A CEUX QUI VEULENT EN FINIR AVEC LE SYSTEME, IL FAUT REPONDRE PAR LA REFORME
Même Olivier Besancenot ne préconise pas un retour au collectivisme, qui s'est effondré avec fracas en 1989 (personne n'a une aussi courte mémoire). La caricature que l'on dresse du système à la faveur d'ardentes polémiques ne cachera pas une réalité tenace : en matière d'économie, c'est le dosage d'État qui compte ; ce sont les options budgétaires, l'utilité ou le danger du déficit, la fiscalité au service de la croissance, l'indispensable filet social.
La solution, c'est le bon sens.
L'idée qu'il est temps de jeter le système qui nous gouverne n'est pas seulement exagérée, même si les frustrations sont énormes, même si la crise est gravissime ; elle est tout simplement inapplicable. En revanche, l'idée que rien ne doit être interdit à un gouvernement quand la spéculation et l'irresponsabilité menacent les comptes en banque des gens modestes est parfaitement valable, et comment l'opposition parlementaire ne reconnaîtrait pas le bien-fondé de l'action de M. Sarkozy si la nécessité de s'opposer ne l'emportait sur la bonne foi ? Ce qui nous menace, après l'appauvrissement, c'est que nous nourrissions contre le capitalisme une telle aversion que nous renoncerions à ses avantages après avoir laissé ses inconvénients nous intoxiquer ; c'est que la réaction à la crise soit, en quelque sorte, à sa mesure : aussi destructrice qu'elle.

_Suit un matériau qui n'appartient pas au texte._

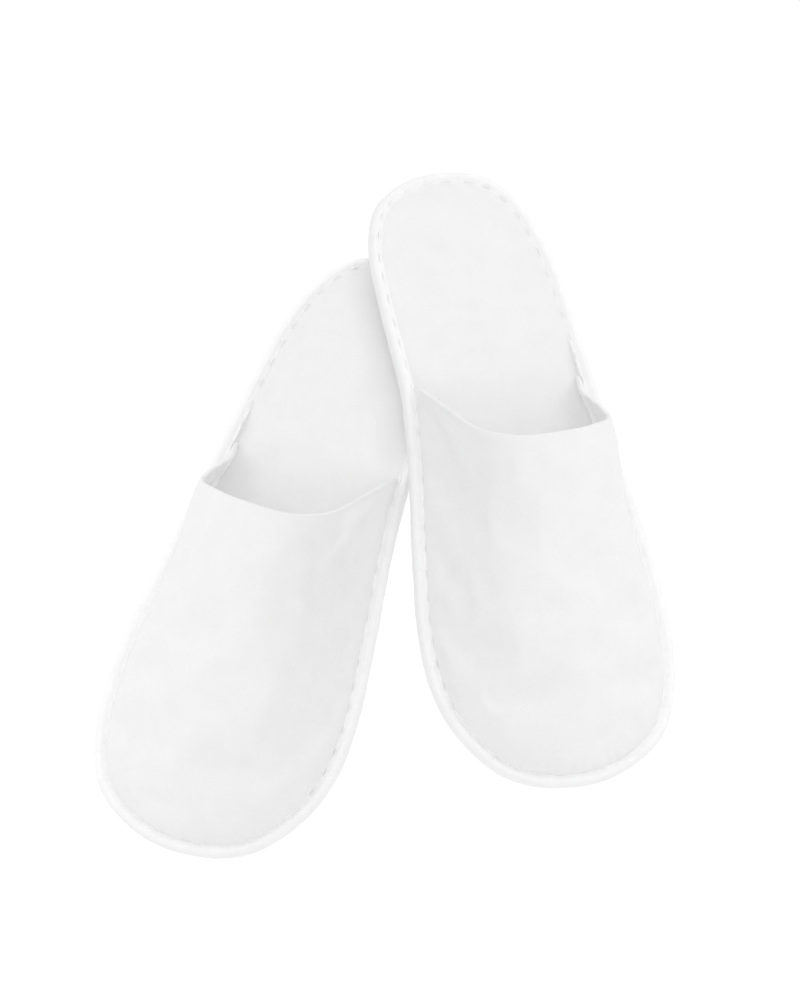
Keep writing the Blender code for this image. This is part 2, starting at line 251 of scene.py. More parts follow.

À quoi il faut s'empresser d'ajouter que nous avons tous été assez meurtris, ou que nous le serons encore assez, pour ne plus tolérer que la cupidité de quelques-uns mette en danger tous les autres. Quand la tempête aura cessé et quand nous évaluerons les dégâts, il faudra changer de fond en comble les règles du jeu financier, exiger la moralité des comptes, abandonner l'économie virtuelle et ses compositions surréalistes qui finissent par exploser, revenir, en quelque sorte, à l'arithmétique par opposition à l'équation à plusieurs inconnues. Mais la solution ne consiste pas à revêtir une salopette et à refaire les Cent Fleurs. La solution, c'est le pragmatisme, le réalisme et le bon sens.